Step 3: Delphi Exercise Second Round

The BCTs identified as requiring further consideration were presented; the rest of the BCTs were included for reference only, to assist judgments about distinctiveness. For each BCT, participants were asked three questions and asked to respond using a five-point scale (“definitely no,” “probably no,” “not sure,” “probably yes,” and “definitely yes”):

  1. 1.

    If you were asked to describe a behavior change intervention in terms of its component BCTs, would you think the following BCT was (a) clear, (b) precise, or (c) distinct?

  2. 2.

    Would you feel confident in using this BCT to describe the intervention?

  3. 3.

    Would you feel confident that two behavior change researchers or practitioners would agree in identifying this BCT?

If participants responded “probably no,” “definitely no,” or “not sure” to any question, they were asked to state their suggestions for improvement.

Frequencies, means, and/or modes were calculated for all questions for each BCT. BCTs for which more than a quarter of participants responded “probably no” or “definitely no” or “not sure” to any question were flagged as needing to be given special attention. Using information on the distribution of ratings, the modal scores, and suggestions for improvement, SM and MJ amended the wording of definitions and labels. This included changes to make BCTs more distinct from each other where this had been identified as a problem and to standardize wording across BCTs. Where it was not obvious how to amend the BCT from the second round responses, other sources [32] were consulted for definitions of particular words or descriptions of BCTs.
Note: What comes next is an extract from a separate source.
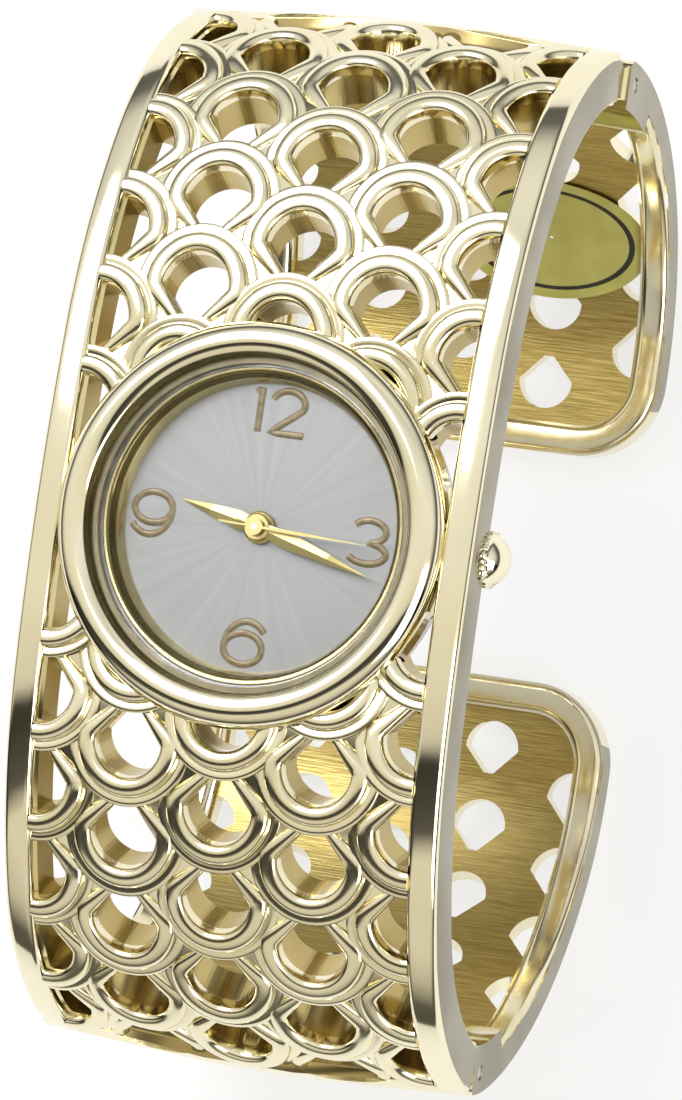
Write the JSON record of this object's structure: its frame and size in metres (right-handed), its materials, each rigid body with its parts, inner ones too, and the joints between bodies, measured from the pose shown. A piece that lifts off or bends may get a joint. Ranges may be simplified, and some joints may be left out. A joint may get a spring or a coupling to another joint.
{
  "type": "cuff watch",
  "caption": "Hinged open cuff watch: a pierced scale-pattern front panel holds a round quartz watch head, and two pierced arms swing outward on cross pins.",
  "frame": {"origin": "centre of the bounding box's underside, level with the lowest line of the two arms", "axes": "+Z out of the dial, +Y towards twelve o'clock, +X towards three o'clock and the crown"},
  "size_m": [0.0282, 0.0636, 0.0357],
  "materials": {
    "polished_gold": "polished pale gold plate",
    "case_steel": "plain steel",
    "mineral_glass": "clear polished",
    "clear_gasket": "translucent nylon",
    "gold_ring": "polished pale gold plate",
    "silver_dial": "silver sunray",
    "gold_hands": "polished gold plate",
    "brass_tubes": "turned brass",
    "white_plastic": "moulded",
    "movement_plastic": "moulded",
    "green_board": "varnished board",
    "copper_coil": "enamelled copper wire",
    "black_rubber": "moulded"
  },
  "bodies": {
    "front": {"front_panel": "polished_gold", "upper_link": "polished_gold", "lower_link": "polished_gold", "upper_hinge_pin": "case_steel", "lower_hinge_pin": "case_steel", "upper_hinge_spring": "case_steel", "lower_hinge_spring": "case_steel", "case_body": "case_steel", "bezel": "polished_gold", "crystal": "mineral_glass", "crystal_gasket": "clear_gasket", "dial_ring": "gold_ring", "dial": "silver_dial", "case_back": "case_steel", "case_back_gasket": "black_rubber", "movement_holder": "white_plastic", "movement_plate": "movement_plastic", "battery": "case_steel", "battery_clip": "case_steel", "coil": "copper_coil", "circuit_board": "green_board", "crown_tube": "case_steel"},
    "upper_arm": {"upper_arm": "polished_gold"},
    "lower_arm": {"lower_arm": "polished_gold"},
    "crown_slide": {"crown_gasket": "black_rubber"},
    "crown": {"crown": "polished_gold", "winding_stem": "case_steel"},
    "hour_hand": {"hour_hand": "gold_hands", "hour_tube": "brass_tubes"},
    "minute_hand": {"minute_hand": "gold_hands", "minute_tube": "brass_tubes"},
    "second_hand": {"second_hand": "gold_hands", "second_arbor": "case_steel"}
  },
  "joints": [
    {"name": "upper_arm_hinge", "type": "hinge", "parent": "front", "child": "upper_arm", "pos_m": [-0.0006, 0.02978, 0.01622], "axis": [1, 0, 0], "range_deg": [0, 40], "stiffness_Nm_per_rad": 0.03, "springref_deg": -28.65},
    {"name": "lower_arm_hinge", "type": "hinge", "parent": "front", "child": "lower_arm", "pos_m": [-0.0006, -0.02978, 0.01842], "axis": [-1, 0, 0], "range_deg": [0, 40], "stiffness_Nm_per_rad": 0.03, "springref_deg": -28.65},
    {"name": "crown_pull", "type": "slide", "parent": "front", "child": "crown_slide", "axis": [1, 0, 0], "range_m": [0, 0.001]},
    {"name": "crown_turn", "type": "hinge", "parent": "crown_slide", "child": "crown", "pos_m": [-0.0006, 0, 0.03091], "axis": [1, 0, 0], "continuous": true},
    {"name": "minute_hand_turn", "type": "hinge", "parent": "front", "child": "minute_hand", "pos_m": [-0.0006, 0, 0.03451], "axis": [0, 0, -1], "continuous": true},
    {"name": "hour_hand_turn", "type": "hinge", "parent": "front", "child": "hour_hand", "pos_m": [-0.0006, 0, 0.03451], "axis": [0, 0, -1], "continuous": true},
    {"name": "second_hand_turn", "type": "hinge", "parent": "front", "child": "second_hand", "pos_m": [-0.0006, 0, 0.03451], "axis": [0, 0, -1], "continuous": true}
  ],
  "couplings": [
    {"joint": "hour_hand_turn", "follows": "minute_hand_turn", "ratio": 0.083333}
  ]
}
Step 4: Feedback from the International Advisory Board

Sixteen of the 30 members of the Advisory Board took part in one of three 2-hour-long teleconferences to give advice to the study team, and the BCT list was refined based on their feedback.

Step 5: Reliability Testing Round 1

Five members of the study team coded 45 intervention descriptions. The descriptions were selected from Implementation Science, BMC Public Health Services, and BMC Public Health in 2009 and 2010 using quota sampling to ensure spread across preventive, illness management, and health professional behaviors. The study team then discussed reasons for discrepancies in round 1 and amended the BCT list as needed.

Step 6: Investigating Hierarchical Structure of the BCT List

An open-sort grouping task was delivered via an online computer program. Participants were asked to sort the developed list of BCTs into groups (up to a maximum of 24) of their choice and to label the groups. They were asked to “group together BCTs which have similar active ingredients, i.e., by the mechanism of change, NOT the mode of delivery.” BCTs were presented to participants in a random order, and definitions for each BCT were made available.

For data analysis, a binary dissimilarity matrix containing all possible BCT × BCT combinations was produced for each participant, where a score of 1 indicated BCTs which were not sorted into the same group and a score of 0 indicated items which were sorted into the same group. Individual matrices were aggregated to produce a single dissimilarity matrix which could be used to identify the optimal grouping of BCTs using cluster analysis. Using hierarchical cluster analysis (HCA), the optimal number of groupings (2–20) were examined for suitability using measures of internal validity (Dunn’s index) and stability (figure of merit, FOM) [33]. Bootstrap methods were used in conjunction with the HCA, whereby data were re-sampled 10,000 times, to identify which groupings were strongly supported by the data. The approximately unbiased (AU) p values yielded by this method indicated the extent to which groupings were strongly supported by the data with higher AU values (e.g., 95 %) indicating stronger support for the grouping [34].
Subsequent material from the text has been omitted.